Entries from a dataset:
◇ ◇ ◇ ◇

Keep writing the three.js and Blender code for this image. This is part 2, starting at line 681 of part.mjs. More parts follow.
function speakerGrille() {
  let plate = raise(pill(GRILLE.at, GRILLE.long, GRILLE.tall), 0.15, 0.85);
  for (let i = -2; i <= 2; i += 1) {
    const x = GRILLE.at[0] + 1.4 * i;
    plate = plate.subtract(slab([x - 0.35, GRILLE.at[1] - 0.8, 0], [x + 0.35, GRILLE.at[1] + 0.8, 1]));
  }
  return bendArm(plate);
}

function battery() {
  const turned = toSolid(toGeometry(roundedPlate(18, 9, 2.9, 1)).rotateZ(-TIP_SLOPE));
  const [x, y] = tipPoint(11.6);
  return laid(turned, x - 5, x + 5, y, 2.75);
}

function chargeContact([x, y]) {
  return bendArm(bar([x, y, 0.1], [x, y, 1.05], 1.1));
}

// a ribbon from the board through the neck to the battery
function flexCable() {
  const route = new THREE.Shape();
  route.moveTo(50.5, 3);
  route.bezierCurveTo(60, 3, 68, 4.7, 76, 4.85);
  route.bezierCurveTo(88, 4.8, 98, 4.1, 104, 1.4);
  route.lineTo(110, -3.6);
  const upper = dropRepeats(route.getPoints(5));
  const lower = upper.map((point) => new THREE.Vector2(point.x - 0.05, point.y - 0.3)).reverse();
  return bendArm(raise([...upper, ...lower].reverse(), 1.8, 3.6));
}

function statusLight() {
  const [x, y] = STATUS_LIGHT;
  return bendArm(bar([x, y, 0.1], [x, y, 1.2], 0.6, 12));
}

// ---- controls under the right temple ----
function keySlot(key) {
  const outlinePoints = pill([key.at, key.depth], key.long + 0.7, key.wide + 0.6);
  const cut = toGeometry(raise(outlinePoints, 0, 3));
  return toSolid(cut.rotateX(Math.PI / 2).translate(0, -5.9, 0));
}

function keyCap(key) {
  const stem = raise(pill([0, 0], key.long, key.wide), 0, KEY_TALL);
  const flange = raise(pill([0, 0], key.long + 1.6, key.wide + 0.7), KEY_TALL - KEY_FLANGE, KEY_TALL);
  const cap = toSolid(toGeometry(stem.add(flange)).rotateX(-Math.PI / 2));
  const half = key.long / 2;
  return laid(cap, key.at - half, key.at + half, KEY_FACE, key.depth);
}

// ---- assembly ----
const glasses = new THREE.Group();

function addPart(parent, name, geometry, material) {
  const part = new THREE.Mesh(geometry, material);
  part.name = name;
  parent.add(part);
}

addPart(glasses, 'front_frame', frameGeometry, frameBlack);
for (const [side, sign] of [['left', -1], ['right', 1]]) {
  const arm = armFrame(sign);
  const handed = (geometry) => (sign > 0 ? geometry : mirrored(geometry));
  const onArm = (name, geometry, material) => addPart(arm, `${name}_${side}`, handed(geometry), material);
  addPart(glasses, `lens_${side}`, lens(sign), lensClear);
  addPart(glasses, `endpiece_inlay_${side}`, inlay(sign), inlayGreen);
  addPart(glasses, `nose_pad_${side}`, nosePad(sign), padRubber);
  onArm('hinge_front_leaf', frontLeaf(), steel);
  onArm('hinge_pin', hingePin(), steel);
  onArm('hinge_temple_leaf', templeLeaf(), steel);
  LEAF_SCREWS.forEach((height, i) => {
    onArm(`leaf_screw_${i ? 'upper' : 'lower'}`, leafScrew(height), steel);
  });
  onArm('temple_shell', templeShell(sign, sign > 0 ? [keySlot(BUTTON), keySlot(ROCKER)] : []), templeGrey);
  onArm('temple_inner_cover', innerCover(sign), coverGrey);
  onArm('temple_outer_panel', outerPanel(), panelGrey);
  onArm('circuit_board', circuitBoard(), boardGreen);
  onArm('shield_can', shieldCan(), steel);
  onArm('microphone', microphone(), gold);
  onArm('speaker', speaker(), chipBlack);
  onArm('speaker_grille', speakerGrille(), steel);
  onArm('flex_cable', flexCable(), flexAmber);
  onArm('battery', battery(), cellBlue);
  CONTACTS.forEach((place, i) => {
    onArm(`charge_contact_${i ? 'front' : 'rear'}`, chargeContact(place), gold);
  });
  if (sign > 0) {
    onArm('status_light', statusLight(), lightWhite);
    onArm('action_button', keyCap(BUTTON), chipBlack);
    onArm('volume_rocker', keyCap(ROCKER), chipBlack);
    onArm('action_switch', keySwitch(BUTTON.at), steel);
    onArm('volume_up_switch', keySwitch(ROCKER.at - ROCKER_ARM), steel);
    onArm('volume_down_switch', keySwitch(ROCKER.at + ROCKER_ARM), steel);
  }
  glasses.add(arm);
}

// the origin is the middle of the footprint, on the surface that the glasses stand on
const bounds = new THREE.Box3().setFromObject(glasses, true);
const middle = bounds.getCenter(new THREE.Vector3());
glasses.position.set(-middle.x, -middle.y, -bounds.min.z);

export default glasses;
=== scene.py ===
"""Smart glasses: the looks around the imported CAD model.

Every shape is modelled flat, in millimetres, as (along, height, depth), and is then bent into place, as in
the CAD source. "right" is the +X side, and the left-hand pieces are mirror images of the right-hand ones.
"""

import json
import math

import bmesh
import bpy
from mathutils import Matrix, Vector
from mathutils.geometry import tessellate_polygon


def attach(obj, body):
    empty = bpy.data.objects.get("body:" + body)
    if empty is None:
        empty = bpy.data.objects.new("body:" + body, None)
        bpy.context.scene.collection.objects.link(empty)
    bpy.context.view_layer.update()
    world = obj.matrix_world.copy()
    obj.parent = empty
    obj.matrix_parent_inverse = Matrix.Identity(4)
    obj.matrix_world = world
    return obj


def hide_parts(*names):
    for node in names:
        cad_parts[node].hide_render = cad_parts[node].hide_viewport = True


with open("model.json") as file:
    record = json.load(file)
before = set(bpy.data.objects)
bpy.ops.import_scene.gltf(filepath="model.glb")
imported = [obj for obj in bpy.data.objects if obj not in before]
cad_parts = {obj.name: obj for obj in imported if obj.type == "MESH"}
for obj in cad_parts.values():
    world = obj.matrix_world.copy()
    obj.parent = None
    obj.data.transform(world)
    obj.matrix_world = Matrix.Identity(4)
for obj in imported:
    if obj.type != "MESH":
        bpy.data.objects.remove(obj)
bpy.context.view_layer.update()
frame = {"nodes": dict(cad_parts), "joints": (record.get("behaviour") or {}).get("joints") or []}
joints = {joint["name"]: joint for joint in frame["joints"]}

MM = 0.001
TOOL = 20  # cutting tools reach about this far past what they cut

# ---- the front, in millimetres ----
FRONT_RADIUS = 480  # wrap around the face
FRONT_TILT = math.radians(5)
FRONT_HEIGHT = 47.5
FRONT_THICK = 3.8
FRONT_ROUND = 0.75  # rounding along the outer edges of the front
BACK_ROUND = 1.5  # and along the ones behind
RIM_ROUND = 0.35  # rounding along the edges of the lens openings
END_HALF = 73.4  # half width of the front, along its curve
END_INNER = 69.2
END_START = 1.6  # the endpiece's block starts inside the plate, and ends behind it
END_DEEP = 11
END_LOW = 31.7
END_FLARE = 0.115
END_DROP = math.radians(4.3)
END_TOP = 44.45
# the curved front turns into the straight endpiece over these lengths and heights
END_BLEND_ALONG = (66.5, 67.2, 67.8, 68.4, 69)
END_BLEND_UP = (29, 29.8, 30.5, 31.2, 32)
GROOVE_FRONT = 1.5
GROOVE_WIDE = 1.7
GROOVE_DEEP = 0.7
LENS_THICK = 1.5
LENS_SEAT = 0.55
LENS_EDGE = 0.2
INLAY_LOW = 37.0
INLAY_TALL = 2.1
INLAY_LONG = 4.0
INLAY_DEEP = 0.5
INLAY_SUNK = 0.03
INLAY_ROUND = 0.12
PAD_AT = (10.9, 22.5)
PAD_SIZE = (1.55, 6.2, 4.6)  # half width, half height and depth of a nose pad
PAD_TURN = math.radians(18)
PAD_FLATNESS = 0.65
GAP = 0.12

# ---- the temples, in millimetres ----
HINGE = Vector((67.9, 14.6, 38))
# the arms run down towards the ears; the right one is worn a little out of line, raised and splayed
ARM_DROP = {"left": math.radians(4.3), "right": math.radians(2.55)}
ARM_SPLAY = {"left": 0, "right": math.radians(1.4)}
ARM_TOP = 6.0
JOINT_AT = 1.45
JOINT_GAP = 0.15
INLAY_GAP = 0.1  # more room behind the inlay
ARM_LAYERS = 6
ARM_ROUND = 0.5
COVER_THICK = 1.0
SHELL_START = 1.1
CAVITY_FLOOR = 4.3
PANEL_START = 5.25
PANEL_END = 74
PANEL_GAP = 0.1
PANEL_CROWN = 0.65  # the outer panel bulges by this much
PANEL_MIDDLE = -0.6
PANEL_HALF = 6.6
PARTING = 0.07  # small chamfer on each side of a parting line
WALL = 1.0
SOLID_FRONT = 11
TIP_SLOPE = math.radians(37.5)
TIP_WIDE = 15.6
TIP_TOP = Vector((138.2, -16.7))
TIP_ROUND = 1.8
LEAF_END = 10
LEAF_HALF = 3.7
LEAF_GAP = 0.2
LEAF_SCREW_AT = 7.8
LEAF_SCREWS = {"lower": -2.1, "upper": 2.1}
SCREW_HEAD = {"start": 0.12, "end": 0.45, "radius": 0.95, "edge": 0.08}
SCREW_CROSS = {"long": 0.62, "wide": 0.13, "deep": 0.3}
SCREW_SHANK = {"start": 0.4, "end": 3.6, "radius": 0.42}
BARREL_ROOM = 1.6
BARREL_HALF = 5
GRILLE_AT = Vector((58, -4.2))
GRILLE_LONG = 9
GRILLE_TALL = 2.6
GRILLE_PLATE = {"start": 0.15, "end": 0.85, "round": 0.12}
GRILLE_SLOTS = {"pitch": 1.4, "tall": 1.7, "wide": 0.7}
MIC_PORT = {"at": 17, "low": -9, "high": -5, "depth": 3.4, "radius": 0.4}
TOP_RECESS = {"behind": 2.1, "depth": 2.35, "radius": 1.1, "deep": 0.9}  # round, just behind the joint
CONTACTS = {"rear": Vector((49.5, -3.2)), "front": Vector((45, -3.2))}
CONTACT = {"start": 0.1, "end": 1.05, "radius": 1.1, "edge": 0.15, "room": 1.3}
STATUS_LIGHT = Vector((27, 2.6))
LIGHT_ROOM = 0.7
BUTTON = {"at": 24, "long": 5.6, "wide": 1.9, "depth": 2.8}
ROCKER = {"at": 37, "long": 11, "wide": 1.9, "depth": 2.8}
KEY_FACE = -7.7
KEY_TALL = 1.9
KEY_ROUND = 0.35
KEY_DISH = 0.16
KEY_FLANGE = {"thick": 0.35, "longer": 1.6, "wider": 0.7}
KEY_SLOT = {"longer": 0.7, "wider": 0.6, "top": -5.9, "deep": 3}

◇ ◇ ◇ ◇

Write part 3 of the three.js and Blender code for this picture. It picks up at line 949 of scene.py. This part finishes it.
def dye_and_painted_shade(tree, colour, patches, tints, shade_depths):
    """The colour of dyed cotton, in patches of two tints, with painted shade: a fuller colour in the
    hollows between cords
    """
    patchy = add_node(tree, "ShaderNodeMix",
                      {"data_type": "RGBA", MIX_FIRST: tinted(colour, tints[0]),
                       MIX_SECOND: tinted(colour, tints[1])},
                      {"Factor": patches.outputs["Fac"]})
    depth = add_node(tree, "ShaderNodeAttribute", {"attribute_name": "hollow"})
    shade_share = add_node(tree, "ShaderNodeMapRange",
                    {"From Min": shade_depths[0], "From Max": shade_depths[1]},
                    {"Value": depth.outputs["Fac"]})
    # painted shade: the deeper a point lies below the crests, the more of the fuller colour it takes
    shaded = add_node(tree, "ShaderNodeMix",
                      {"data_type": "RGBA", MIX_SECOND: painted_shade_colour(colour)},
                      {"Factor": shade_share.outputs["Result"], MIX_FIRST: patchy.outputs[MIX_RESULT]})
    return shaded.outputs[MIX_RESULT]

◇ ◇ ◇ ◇

From the listing above, output exactly the run of lines that starts with the line containing "glasses stand on" and ends with the line containing "obj.parent = empty".

// the origin is the middle of the footprint, on the surface that the glasses stand on
const bounds = new THREE.Box3().setFromObject(glasses, true);
const middle = bounds.getCenter(new THREE.Vector3());
glasses.position.set(-middle.x, -middle.y, -bounds.min.z);

export default glasses;
=== scene.py ===
"""Smart glasses: the looks around the imported CAD model.

Every shape is modelled flat, in millimetres, as (along, height, depth), and is then bent into place, as in
the CAD source. "right" is the +X side, and the left-hand pieces are mirror images of the right-hand ones.
"""

import json
import math

import bmesh
import bpy
from mathutils import Matrix, Vector
from mathutils.geometry import tessellate_polygon


def attach(obj, body):
    empty = bpy.data.objects.get("body:" + body)
    if empty is None:
        empty = bpy.data.objects.new("body:" + body, None)
        bpy.context.scene.collection.objects.link(empty)
    bpy.context.view_layer.update()
    world = obj.matrix_world.copy()
    obj.parent = empty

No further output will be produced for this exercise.